President Bashar al-Assad is said by Jane’s Terrorism and Security Report to have an armoury bigger than Gadaffi’s, and with reports of Russia eager to top up supplies, it looks as if the conflict could last a long time.

The interests of China and Russia in Syria are not the same. China has invested in Syria’s oil industry and is a major trade partner, but not to the extent where economic losses in Syria would trouble Beijing.

Nicholas Wong, writing for Open Democracy, suggests that whilst China wants to protect its strategic interests in the Middle East, it is also trying to ensure that a pro-west, pro-US (thus anti-Chinese) government does not replace Assad’s regime.

This, he hints, is one of China’s concerns about the effects of the Arab Spring. By backing Syria, China prevents the political dominoes from falling into Iran, a strategic “anti-western” bloc.

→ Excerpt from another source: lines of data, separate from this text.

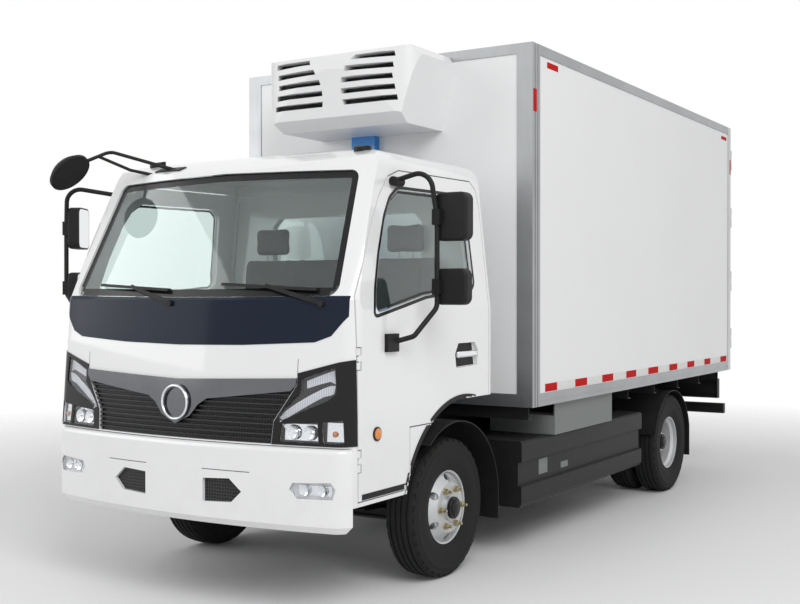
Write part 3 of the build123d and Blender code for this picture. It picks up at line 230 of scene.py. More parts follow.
chassis_black = dusty("chassis_black", (0.012, 0.012, 0.013), 0.45, (0.16, 0.15, 0.14), 0.12, 90, 0.20)
grain_black = dusty("grain_black", (0.010, 0.010, 0.011), 0.46, (0.12, 0.11, 0.10), 0.15, 900, 0.30)
gloss_black = dusty("gloss_black", (0.012, 0.012, 0.013), 0.16, (0.08, 0.08, 0.08), 0.05, 600, 0.03)
trim_grey = dusty("trim_grey", (0.20, 0.215, 0.21), 0.5, (0.30, 0.29, 0.27), 0.3, 700, 0.25)
unit_grey = dusty("unit_grey", (0.25, 0.26, 0.27), 0.45, (0.20, 0.18, 0.16), 0.4, 120, 0.15, Metallic=0.4)
seat_grey = dusty("seat_grey", (0.16, 0.16, 0.17), 0.75, (0.25, 0.24, 0.23), 0.2, 1400, 0.6)
rubber = dusty("rubber", (0.013, 0.013, 0.013), 0.75, (0.10, 0.09, 0.08), 0.20, 260, 0.25)
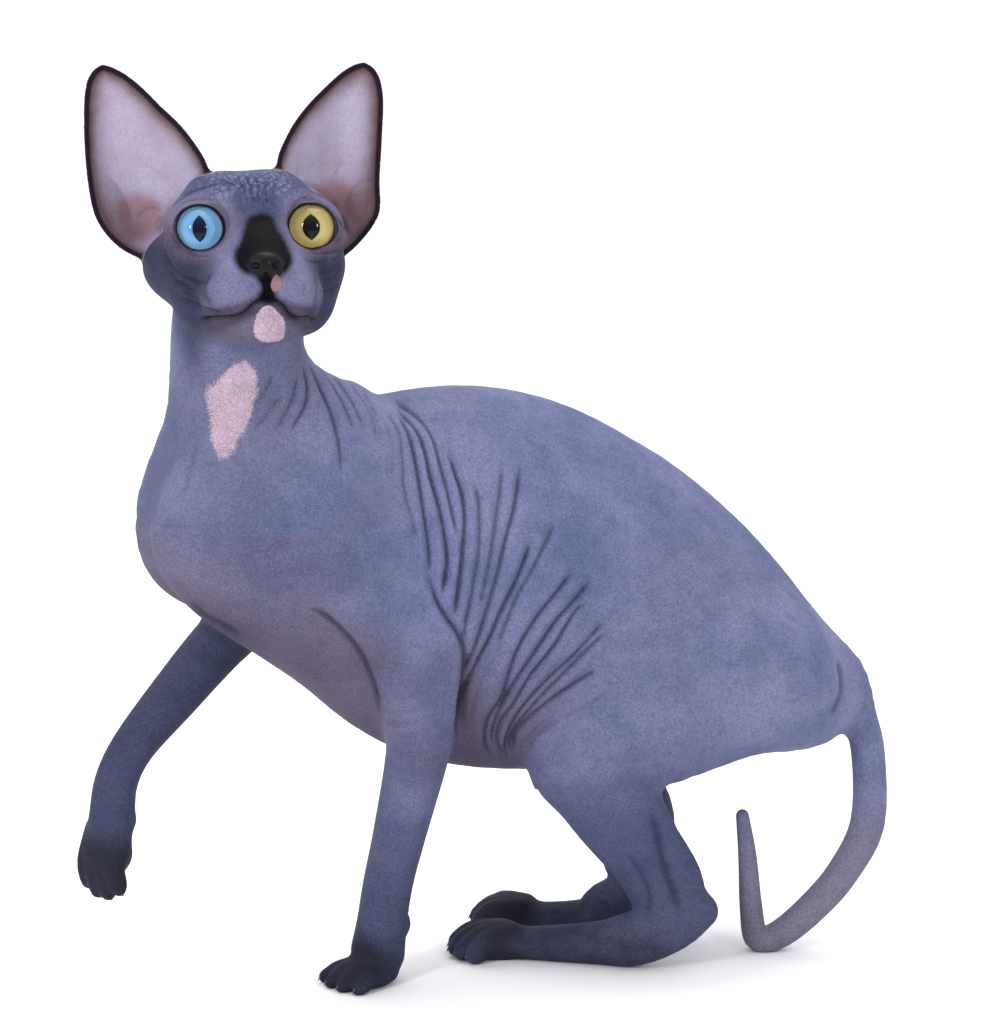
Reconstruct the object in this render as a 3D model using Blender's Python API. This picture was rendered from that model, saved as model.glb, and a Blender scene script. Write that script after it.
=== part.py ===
"""A sphynx cat, life size, standing half crouched with its right forepaw raised and its face turned aside.

The flesh is shaped in millimetres as one clay figure: swept limbs and rounded masses that melt into one
another, with softened hollows pressed into them. The figure is then parted where a person would name the
parts, and the eyes and the thin cups of the ears are set on it.
+X runs toward the tail and -Y to the cat's left.
"""
import math
from collections import namedtuple

import bmesh
import bpy
import numpy as np
import openvdb
from mathutils import Matrix

MM = 0.001
GAP = 0.3
VOXEL = 2.0
HEAD_VOXEL = 1.1
COARSE = 4
FAR = 60.0
HEAD_TRIANGLES = 3600
BODY_TRIANGLES = 5600
# Heights between which the head is meshed more finely, overlapping at the neck
HEAD_WINDOW = 268.0
NECK_WINDOW = 335.0

# Where the face points: the midpoint between the eyes, and how the head is turned
FACE = np.array((-101.3, -120.0, 345.4))
HEAD_YAW = math.radians(10)
HEAD_PITCH = math.radians(-14)
EYE_APART = 23.3
EYE_DEPTH = 6.5
EYE_RADIUS = 10.8

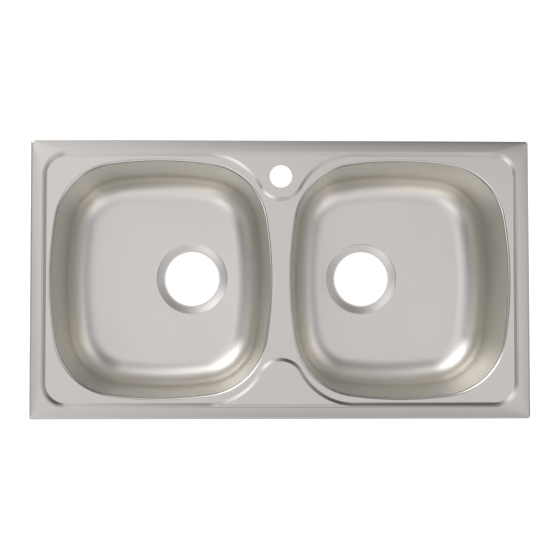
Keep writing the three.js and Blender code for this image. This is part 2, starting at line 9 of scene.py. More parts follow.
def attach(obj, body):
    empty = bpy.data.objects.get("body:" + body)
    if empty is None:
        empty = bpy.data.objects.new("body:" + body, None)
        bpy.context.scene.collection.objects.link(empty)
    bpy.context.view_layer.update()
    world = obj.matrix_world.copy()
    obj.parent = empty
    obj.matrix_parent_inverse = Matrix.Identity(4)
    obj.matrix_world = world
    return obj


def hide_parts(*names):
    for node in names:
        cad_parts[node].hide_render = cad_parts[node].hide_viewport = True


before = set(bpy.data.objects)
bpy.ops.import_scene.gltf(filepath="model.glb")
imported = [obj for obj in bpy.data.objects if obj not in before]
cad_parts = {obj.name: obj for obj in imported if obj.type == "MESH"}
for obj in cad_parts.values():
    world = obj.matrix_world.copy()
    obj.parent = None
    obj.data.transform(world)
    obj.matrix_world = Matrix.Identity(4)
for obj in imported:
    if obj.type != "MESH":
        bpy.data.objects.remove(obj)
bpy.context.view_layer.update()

# ---- Studio -------------------------------------------------------------------------------------
# The sink stands on its waste seats on a white table, among large soft lamps. The camera hangs high
# over the left bowl, a little in front of the middle.

MM = 0.001


class Signal:
    """A socket of a node tree. Sums and products of signals add Math nodes to the tree."""

    def __init__(self, finish, socket):
        self.finish = finish
        self.socket = socket

    def math(self, operation, *terms):
        return self.finish.node("Math", {"operation": operation}, dict(enumerate(terms)))

    def __add__(self, other):
        return self.math("ADD", self, other)

    def __radd__(self, other):
        return self.math("ADD", other, self)

    def __sub__(self, other):
        return self.math("SUBTRACT", self, other)

    def __rsub__(self, other):
        return self.math("SUBTRACT", other, self)

    def __mul__(self, other):
        return self.math("MULTIPLY", self, other)

    def __rmul__(self, other):
        return self.math("MULTIPLY", other, self)


class Finish:
    """The node tree of a material or of the world."""

    def __init__(self, owner):
        owner.use_nodes = True
        self.owner = owner
        self.tree = owner.node_tree
        self.tree.nodes.clear()

    def node(self, kind, settings=None, sockets=None, out=0):
        """Adds a node: its settings first, then the values or links of its sockets."""
        made = self.tree.nodes.new("ShaderNode" + kind)
        for name, value in (settings or {}).items():
            setattr(made, name, value)
        for key, value in (sockets or {}).items():
            if isinstance(value, Signal):
                self.tree.links.new(value.socket, made.inputs[key])
            else:
                made.inputs[key].default_value = value
        return Signal(self, made.outputs[out])

    def end(self, kind, signal):
        output = self.tree.nodes.new("ShaderNodeOutput" + kind)
        self.tree.links.new(signal.socket, output.inputs["Surface"])
        return self.owner


def toward(azimuth, elevation):
    """A direction from the sink: azimuth 0 is in front of it, 90 at its right."""
    a, e = math.radians(azimuth), math.radians(elevation)
    return Vector((math.sin(a) * math.cos(e), -math.cos(a) * math.cos(e), math.sin(e)))


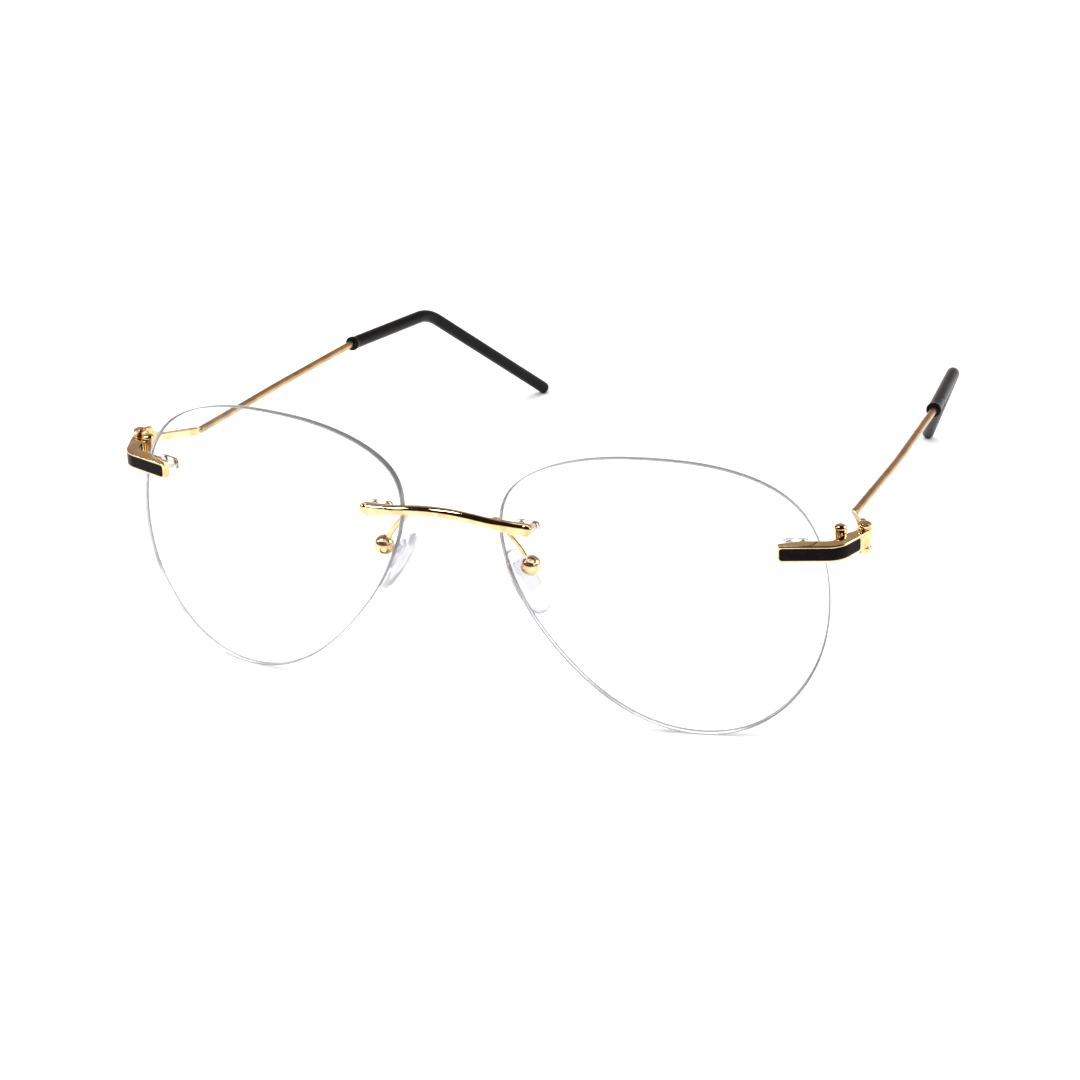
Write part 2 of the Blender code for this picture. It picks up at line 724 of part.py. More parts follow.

In the case of Russia, it’s a re-visiting of the Cold War era to counter US influence. Russia’s relationship with Syria goes back to the 1950’s. Apart from President Vladimir Putin wanting to maintain ties with one of his oldest allies, and supplying it with arms, the Syrian port of Tartus is Russia’s last naval base in the Middle East.

Syrian resistance sources have told me that if it weren’t for Russian and Iranian support, the Assad regime would have been toppled long ago. They talk with rising anger about the presence of Russian military advisors and Hezbollah and Iran’s Revolutionary Guards in the country.

Iran’s alliance with Assad and its buttressing of Hezbollah via Damascus is often portrayed as a Shi’ah alliance, but it is not the honest answer. The ruling Alawite clan which controls Syria – and which consists of 10% of Syria’s population – embraces an eclectic mixture of beliefs foreign to Shi’ah Islam.

The truth is that Iran’s long-standing alliance with Syria is political. It is centred on Iran’s regional interests, and the late Ayatollah Khomeini’s imperial vision.

Saudi Arabia and Qatar have supported the Syrian resistance – but for their own reasons; the blunting of what they perceive as a “Shi’ah crescent” from Iran to the Arabian Peninsula. The Shi’ah constitutes nearly 20% of the Saudi population, and a significant percentage in the Gulf. They are the unwelcome elephants in the Arabian room.

Turkey, a Euro-Asian power rising out of the ashes of the Ottoman Empire, had mended its fences with Syria after decades of post-colonial ill-feeling. But the uprising meant an about-turn in policy – and support for the anti-Assad resistance. This has not endeared Ankara to Teheran.

For the Israeli house, Assad has been a case of the devil you know as opposed to the devil you don’t (a so-called “Islamist” or Sunni-led government).

Israeli rhetoric is expected to become hawkish after this month’s low-key election as voters have keeled to the right. Veteran Israeli journalist, Uri Avnery, drily comments that Netanyahu will be left-of-centre in his own coalition. Iran may not have been on the pre-election menu, but many expect the sabre-rattling to continue again.

For concerned Syrians like Ahmad Rahban, a rabidly right-wing – if not neo-fascist – Israeli government intractable on resolving the Palestinian issue and obsessively paranoid about its Arab neighbours, will further destabilise the region. He is, understandably, not optimistic about the future.

Rahban’s fear is that Assad will be either forced (or tempted) to stay in power by his allies. He says this means he will only leave if Damascus gets razed to the ground, and before that happens, hundreds of thousands – if not millions – of innocent Syrians are going to be the victims.